血管内皮钙激活钾离子通道（KCa）介导的内皮依赖性超极化参与血流引起的血管舒张等生理适应反应和疾病时内皮功能障碍。AMPK对内皮KCa通道的调节不清楚。预实验结果提示刺激AMPK可能上调KCa通道的表达及活性。假设：血管内皮AMPK激活通过ERK5-MEF2-KLF2/4通路上调内皮KCa通道的表达，并通过直接磷酸化调节通道的功能。拟在正常和高脂饲料诱导的肥胖小鼠及AMPKα1或α2敲除小鼠的肠系膜阻力动脉上，以血流介导的舒张和血管张力变化为KCa通道功能指标，结合培养小鼠肠系膜动脉分支内皮细胞、人脐静脉内皮细胞和稳定表达人KCa通道的HEK293细胞系，应用膜片钳和分子生物学技术，阐明AMPK激活对血管内皮KCa通道表达的转录活化作用以及对通道蛋白的磷酸化激活作用与机制，为肥胖状态下KCa通道介导的舒张功能障碍提供依据，为临床应用AMPK激活作用的药物改善KCa通道功能障碍提供理论支持。

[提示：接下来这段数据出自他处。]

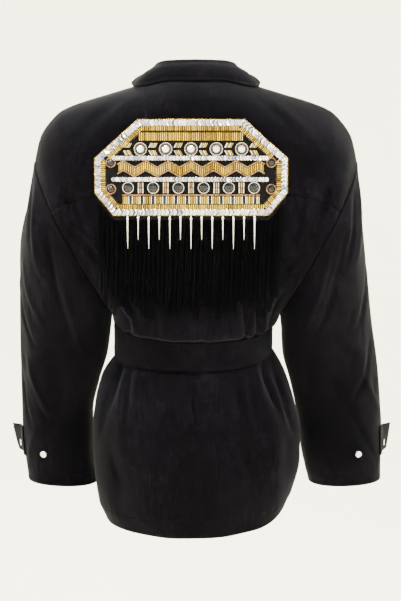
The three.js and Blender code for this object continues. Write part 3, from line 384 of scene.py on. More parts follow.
# %% Creases of the fronts
FRONT_CREASES = [
    (150, -150, 120, -232, 8, 2.6, 6),
    (168, -160, 138, -262, 7, -3.0, 7),
    (186, -210, 118, -300, 9, 2.6, 10),
    (172, -262, 98, -340, 8, -2.8, 9),
    (-154, -146, -128, -240, 8, -2.6, -6),
    (-176, -176, -124, -270, 8, 2.8, -8),
    (-180, -232, -104, -322, 8, -2.8, -9),
    (-150, -300, -78, -372, 8, 2.6, -6),
    (120, -316, 104, -382, 6, -2.8, 3),
    (88, -322, 84, -384, 6, 2.4, 2),
    (62, -326, 60, -385, 6, -2.6, 1),
    (-58, -322, -56, -385, 6, -2.8, -1),
    (-86, -326, -82, -384, 6, 2.4, -2),
    (-112, -316, -106, -382, 6, -2.8, -3),
    (60, -438, 64, -512, 5, -2.8, 2),
    (84, -437, 92, -540, 6, 2.6, 3),
    (108, -436, 122, -520, 5, -3.2, 4),
    (134, -434, 152, -520, 6, 2.6, 4),
    (-62, -438, -66, -520, 5, -2.8, -2),
    (-86, -437, -96, -545, 6, 2.6, -3),
    (-112, -436, -128, -520, 5, -3.2, -4),
    (-136, -434, -156, -515, 6, 2.6, -4),
    (74, -530, 84, -680, 19, -3.0, 4),
    (-78, -530, -88, -680, 19, 3.0, -4),
    (130, -540, 134, -670, 15, 2.6, 5),
    (-132, -540, -134, -670, 15, -2.6, -5),
]
print("creases of the fronts:", len(FRONT_CREASES))


# %% Fold functions
CREASE_DEPTH = 1.3
CREASE_FADE, FOLD_FADE = 0.75, 0.7
SMALL_TURN_SPREAD, SMALL_BOW_SPREAD = 28, 3
SMALL_LENGTH, SMALL_HEIGHT, SMALL_WIDTH = (16, 52), (0.35, 0.95), (3.2, 6)


def crease_rise(lines, across, down):
    rise = np.zeros_like(across)
    for x0, z0, x1, z1, width, height, bow in lines:
        length = math.hypot(x1 - x0, z1 - z0)
        along = ((across - x0) * (x1 - x0) + (down - z0) * (z1 - z0)) / length**2
        off = ((across - x0) * (z1 - z0) - (down - z0) * (x1 - x0)) / length
        middle = np.clip(4 * along * (1 - along), 0, 1)
        rise += height * middle**CREASE_FADE * np.exp(-(((off - bow * middle) / width) ** 2))
    return rise * CREASE_DEPTH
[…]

Endothelium-dependent hyperpolarization (EDH) is predominantly observed in resistance vessels and plays a role in the regulation of arterial blood pressure and cardiovascular homeostasis, such as flow-induced vasodilatation, reactive hyperemia, conducted vasodilation. Activation of endothelial intermediate- and small-conductance calcium-activated potassium channels (IKCa or KCa3.1 and SKCa, or KCa2.3 respectively) is characteristic of the EDH pathway. KCa3.1- and KCa2.3-mediated EDH is reduced with endothelial dysfunction, which develops with ageing, hypertension, and type 2 diabetes. Vascular adenosine monophosphate-activated protein kinase (AMPK) is now recognized as an attractive target in the treatment of vascular complications of obesity. However, whether KCa channels in endothelium are regulated by AMPK remains unclear. Primal study from our group indicates that AMPK is likely implicated in the regulation of KCa channels in endothelium. We hypothesize that the expression of KCa channels in endothelium would be upregulated by the activation of AMPK through ERK5-MEF2-KLF2/4 cascade, and the activity of KCa channels would be enhanced with direct phospholation by AMPK. The present project is designed to explore the modulation of KCa channels by AMPK and the underlying mechanism in mesenteric resistance arteries from normal mice, high fat diet induced obesity model as well as AMPKα1-/- and AMPKα2-/- mice via observing flow-mediated dilation in Pressure Myograph System and isometric tension in Multi Wire Myograph System. The effect of AMPK on KCa channels will be also examined in culture of endothelial cells from branches of the superior mesenteric artery (SMAECs), human umbilical vein endothelial cells (HUVECs) and HEK293 cells stably expressing KCa3.1 or KCa2.3 channels by using techniques of real-time PCR, Western blotting, immunoprecipitation, whole cell patch clamp, site-specific mutagenesis, respectively. The results will elucidate the role and mechanism of AMPK in the regulation of KCa channels, provide evidence for endothelial dysfunction-mediated by KCa channels in obesity, and support the clinical use of dugs acting through AMPK activation to restore impaired function of KCa channels.